[Listing]
□ □ □ □ □ □ □

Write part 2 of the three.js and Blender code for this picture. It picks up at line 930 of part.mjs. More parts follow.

□ □ □ □ □ □ □

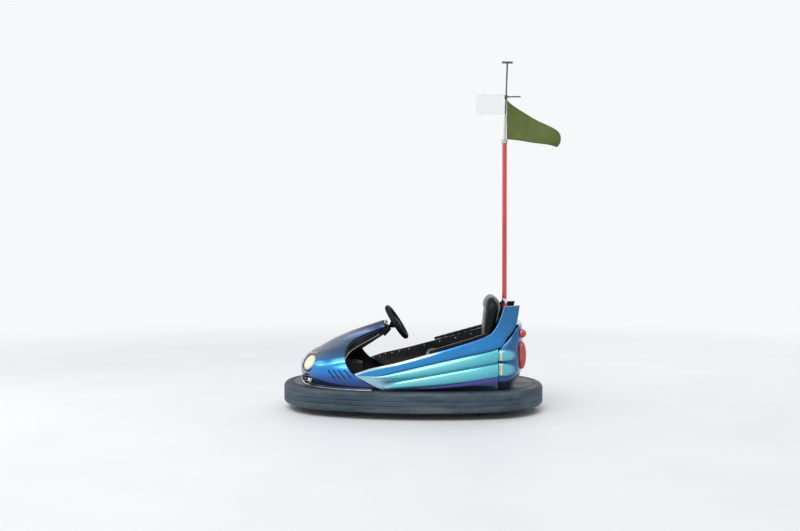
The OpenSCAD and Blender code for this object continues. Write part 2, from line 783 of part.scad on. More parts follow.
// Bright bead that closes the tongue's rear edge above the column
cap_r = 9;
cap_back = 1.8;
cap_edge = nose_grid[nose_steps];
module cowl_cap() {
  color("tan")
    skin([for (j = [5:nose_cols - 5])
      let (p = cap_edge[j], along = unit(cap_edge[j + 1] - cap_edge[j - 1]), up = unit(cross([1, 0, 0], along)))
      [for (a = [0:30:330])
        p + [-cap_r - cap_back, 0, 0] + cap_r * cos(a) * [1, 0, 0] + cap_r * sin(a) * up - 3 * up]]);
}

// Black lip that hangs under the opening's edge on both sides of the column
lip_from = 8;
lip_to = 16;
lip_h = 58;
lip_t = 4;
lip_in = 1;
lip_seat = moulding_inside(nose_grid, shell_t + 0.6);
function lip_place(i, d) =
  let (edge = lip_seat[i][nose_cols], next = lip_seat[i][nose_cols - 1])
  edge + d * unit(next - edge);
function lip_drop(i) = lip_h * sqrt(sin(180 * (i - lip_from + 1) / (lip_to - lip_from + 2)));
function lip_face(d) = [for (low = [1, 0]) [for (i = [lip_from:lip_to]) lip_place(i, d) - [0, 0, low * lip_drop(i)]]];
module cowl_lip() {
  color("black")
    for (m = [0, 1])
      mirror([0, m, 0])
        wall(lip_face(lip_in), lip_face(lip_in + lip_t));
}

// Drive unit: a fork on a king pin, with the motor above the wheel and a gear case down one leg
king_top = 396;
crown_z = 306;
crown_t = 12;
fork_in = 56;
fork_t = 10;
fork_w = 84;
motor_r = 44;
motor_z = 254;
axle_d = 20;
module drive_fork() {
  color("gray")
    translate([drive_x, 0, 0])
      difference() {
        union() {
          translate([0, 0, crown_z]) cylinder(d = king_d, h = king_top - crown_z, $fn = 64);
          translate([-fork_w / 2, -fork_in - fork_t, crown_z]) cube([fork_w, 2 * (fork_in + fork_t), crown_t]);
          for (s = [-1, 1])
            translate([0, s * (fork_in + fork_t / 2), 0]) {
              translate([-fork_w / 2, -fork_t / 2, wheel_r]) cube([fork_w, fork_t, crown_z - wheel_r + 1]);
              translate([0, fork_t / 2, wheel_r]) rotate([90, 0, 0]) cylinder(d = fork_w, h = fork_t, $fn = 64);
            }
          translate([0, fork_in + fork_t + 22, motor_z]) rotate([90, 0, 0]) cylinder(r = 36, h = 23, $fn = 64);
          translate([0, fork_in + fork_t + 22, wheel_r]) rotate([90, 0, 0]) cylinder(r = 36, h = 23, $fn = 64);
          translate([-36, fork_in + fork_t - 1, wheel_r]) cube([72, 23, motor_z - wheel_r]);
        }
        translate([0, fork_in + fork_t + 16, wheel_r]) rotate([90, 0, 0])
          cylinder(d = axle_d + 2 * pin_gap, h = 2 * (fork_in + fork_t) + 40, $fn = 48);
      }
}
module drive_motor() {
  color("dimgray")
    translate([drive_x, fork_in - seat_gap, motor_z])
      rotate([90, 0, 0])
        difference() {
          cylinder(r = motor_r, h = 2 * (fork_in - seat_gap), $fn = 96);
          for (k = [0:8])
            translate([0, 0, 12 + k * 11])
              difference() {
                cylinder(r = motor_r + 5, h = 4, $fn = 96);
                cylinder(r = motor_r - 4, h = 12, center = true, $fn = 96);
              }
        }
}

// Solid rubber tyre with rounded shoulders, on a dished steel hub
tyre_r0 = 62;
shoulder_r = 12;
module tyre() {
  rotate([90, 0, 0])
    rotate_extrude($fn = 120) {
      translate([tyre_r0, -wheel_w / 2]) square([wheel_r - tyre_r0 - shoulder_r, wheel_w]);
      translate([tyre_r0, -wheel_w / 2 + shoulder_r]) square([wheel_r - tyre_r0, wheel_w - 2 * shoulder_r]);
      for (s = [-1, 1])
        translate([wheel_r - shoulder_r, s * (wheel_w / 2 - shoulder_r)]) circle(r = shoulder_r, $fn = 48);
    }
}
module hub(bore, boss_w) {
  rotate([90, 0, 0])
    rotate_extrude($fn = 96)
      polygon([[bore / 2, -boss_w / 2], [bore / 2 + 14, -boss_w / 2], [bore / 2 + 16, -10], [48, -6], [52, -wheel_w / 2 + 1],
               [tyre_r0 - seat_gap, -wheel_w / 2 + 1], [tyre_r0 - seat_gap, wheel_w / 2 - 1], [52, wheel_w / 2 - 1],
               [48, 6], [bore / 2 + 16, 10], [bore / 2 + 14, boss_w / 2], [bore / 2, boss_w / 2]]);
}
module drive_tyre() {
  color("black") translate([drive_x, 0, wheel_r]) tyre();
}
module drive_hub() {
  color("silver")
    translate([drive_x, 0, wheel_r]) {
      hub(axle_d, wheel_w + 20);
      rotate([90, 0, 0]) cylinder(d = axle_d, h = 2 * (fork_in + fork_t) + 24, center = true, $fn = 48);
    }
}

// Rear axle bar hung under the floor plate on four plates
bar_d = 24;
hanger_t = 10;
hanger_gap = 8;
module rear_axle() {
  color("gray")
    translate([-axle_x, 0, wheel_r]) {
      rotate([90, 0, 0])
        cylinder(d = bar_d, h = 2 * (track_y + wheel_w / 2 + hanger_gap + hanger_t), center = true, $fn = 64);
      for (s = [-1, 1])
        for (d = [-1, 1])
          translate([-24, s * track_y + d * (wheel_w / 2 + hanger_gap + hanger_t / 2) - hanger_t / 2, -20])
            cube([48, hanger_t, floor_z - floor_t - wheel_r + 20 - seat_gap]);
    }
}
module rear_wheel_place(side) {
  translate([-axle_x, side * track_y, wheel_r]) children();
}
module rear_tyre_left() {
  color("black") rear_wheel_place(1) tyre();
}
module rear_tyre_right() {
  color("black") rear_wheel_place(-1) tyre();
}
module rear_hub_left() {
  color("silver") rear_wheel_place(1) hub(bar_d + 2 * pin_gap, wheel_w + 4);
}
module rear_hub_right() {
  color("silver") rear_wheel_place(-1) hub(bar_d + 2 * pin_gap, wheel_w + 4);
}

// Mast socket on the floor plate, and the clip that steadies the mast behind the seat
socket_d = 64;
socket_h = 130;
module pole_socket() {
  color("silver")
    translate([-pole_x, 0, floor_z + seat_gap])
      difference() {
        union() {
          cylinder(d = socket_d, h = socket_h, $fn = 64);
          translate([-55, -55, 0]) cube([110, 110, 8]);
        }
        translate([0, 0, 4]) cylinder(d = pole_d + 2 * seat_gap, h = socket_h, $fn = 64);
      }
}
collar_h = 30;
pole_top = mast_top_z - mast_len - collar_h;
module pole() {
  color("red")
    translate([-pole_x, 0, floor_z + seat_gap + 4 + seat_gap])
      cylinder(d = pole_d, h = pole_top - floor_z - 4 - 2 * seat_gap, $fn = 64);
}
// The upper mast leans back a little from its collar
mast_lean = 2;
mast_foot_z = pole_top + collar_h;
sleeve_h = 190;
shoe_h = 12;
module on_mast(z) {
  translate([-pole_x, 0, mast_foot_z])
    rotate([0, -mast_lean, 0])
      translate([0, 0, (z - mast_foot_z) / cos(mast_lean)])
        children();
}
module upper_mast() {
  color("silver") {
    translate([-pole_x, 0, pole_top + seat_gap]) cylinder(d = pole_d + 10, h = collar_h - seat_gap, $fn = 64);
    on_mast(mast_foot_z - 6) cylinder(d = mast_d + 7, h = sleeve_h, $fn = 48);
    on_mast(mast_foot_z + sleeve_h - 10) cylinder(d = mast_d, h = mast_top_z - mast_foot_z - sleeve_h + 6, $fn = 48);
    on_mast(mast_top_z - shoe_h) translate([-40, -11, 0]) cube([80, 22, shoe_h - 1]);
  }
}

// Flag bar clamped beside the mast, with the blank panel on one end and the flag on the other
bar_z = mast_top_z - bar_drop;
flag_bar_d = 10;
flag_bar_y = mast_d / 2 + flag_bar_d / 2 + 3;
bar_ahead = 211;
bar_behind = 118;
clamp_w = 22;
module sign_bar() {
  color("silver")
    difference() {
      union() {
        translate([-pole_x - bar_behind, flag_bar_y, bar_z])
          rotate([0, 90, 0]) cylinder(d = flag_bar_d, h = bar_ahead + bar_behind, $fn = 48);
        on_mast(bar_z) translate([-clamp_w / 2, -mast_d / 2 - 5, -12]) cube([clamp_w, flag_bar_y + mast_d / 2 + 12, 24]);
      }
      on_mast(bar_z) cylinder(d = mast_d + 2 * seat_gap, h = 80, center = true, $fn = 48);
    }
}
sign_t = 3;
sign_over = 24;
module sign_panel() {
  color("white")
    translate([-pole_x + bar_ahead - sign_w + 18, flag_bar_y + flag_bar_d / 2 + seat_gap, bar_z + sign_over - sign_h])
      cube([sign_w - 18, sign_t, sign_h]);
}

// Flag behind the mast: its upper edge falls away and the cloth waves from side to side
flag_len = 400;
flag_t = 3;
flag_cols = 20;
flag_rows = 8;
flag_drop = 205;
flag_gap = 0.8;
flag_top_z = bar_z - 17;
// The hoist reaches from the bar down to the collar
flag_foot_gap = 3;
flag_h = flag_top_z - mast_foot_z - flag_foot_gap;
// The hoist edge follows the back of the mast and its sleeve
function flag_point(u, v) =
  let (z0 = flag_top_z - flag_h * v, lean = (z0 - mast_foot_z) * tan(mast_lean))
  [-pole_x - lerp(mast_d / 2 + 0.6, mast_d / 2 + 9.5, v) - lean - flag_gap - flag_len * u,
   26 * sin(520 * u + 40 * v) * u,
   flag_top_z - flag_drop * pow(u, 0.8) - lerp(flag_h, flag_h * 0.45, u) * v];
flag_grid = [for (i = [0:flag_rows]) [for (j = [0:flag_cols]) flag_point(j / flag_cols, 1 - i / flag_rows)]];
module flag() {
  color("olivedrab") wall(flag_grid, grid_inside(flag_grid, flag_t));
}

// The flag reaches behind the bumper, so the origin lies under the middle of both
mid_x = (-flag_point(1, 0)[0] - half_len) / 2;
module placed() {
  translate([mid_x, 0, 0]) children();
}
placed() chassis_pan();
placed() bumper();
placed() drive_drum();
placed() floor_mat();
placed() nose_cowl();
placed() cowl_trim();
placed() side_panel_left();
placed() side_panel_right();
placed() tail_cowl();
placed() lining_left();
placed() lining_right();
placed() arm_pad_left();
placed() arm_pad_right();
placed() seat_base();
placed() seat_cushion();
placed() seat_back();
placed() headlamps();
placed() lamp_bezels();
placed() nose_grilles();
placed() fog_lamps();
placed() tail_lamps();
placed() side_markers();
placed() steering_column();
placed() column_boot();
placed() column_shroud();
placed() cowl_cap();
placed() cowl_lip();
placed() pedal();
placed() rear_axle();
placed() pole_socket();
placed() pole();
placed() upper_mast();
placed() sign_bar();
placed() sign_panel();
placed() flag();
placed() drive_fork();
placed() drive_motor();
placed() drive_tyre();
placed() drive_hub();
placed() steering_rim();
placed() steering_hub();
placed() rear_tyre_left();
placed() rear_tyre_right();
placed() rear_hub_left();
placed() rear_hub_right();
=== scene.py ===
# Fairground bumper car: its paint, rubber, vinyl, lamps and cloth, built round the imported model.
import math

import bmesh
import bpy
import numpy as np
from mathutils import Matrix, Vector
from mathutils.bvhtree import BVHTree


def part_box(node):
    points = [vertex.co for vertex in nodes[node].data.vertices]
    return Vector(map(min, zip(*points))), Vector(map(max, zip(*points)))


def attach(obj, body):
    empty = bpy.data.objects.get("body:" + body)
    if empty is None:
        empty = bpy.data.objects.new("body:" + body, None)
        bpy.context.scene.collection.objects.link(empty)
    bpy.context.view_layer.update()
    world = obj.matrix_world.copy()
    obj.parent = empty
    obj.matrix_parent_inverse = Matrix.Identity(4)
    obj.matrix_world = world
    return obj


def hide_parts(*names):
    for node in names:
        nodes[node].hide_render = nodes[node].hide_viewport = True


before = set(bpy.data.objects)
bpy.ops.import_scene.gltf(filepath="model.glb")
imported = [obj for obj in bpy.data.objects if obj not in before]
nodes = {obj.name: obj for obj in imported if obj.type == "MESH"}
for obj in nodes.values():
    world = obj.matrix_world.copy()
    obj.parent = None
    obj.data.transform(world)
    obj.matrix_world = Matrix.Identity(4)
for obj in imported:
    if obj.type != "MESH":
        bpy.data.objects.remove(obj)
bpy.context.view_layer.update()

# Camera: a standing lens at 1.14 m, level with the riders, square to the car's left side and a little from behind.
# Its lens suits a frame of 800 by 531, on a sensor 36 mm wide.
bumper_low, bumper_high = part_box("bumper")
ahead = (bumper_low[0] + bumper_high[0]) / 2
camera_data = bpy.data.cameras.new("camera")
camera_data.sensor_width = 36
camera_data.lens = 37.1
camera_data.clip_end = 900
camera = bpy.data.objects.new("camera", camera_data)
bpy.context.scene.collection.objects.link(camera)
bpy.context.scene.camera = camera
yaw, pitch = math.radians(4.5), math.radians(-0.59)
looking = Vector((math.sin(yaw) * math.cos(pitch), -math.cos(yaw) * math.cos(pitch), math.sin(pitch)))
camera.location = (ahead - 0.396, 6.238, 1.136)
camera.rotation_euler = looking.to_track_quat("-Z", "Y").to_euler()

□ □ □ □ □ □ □

From the records given above, copy all lines containing "link".

[Exercise answer]
        bpy.context.scene.collection.objects.link(empty)
bpy.context.scene.collection.objects.link(camera)